最近の映画は、見てもらうために、本来はサプライズの部分を、フックとして、宣伝に使ってしまう。
<どんでん返し>、<誘拐した少女の正体は〇〇だった>でおさめていたのが、今や、<誘拐した少女は吸血鬼><殺された妻はアンドロイド>と宣伝して、そのジャンルが好きな人に訴求する。
そういうのを分かっていて観るタイプの語りなら問題ないんですが、そこが中盤まで隠されている対応の語りのものが少なくない。
それでも『アビゲイル』は中盤から、また一ひねりして、さらに展開するからいいんですけど、『不都合な記憶』だとその先がドラマが内面の物語なので、そのジャンルが好きで見たのにそのジャンルの部分は薄まってしまうので、しっかりつくられているのに、ちょっと物足りない。

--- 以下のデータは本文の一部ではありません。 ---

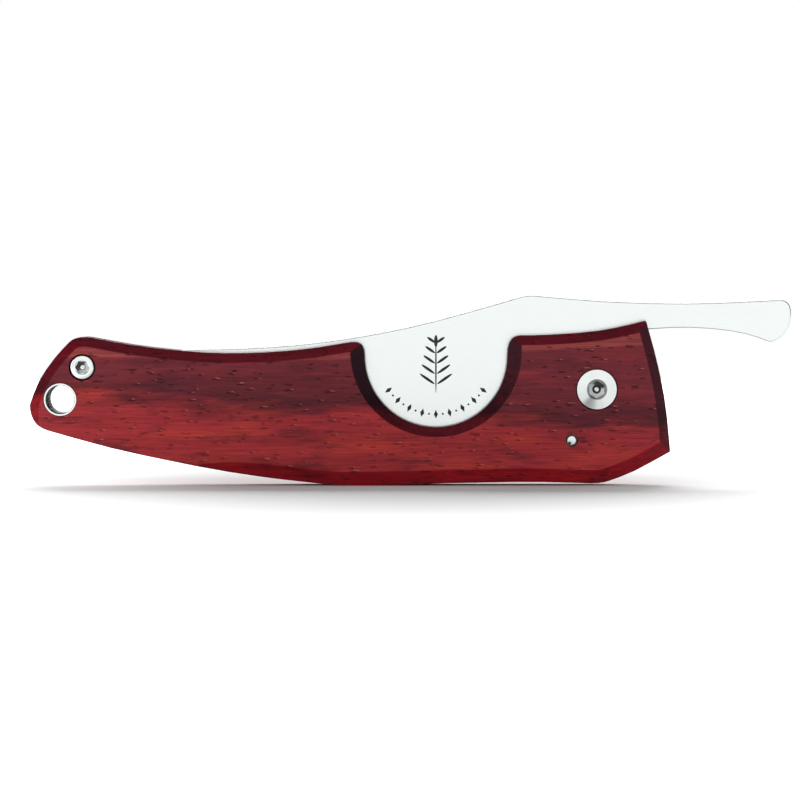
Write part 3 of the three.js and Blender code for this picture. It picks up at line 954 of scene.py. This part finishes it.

これも、アンドロイドと知らなければ、前半の面白さで後半も引きあげられただろうし、吸血鬼だと知らなければ、後半は想像してなかった展開でウハウハしてただろうしなぁ。
リアルタイムに観た人と、のちに配信で評価とかだけであらすじも見ないでさくっと観た人との評価ががらっと変わりそう。
そりゃまぁ、もっと昔には、あらすじがほぼ明かされていた時代もあったよ。
でもそれって、まだ物語が大量消費されてないから、文章から想像できるものが弱かったと思うのよ。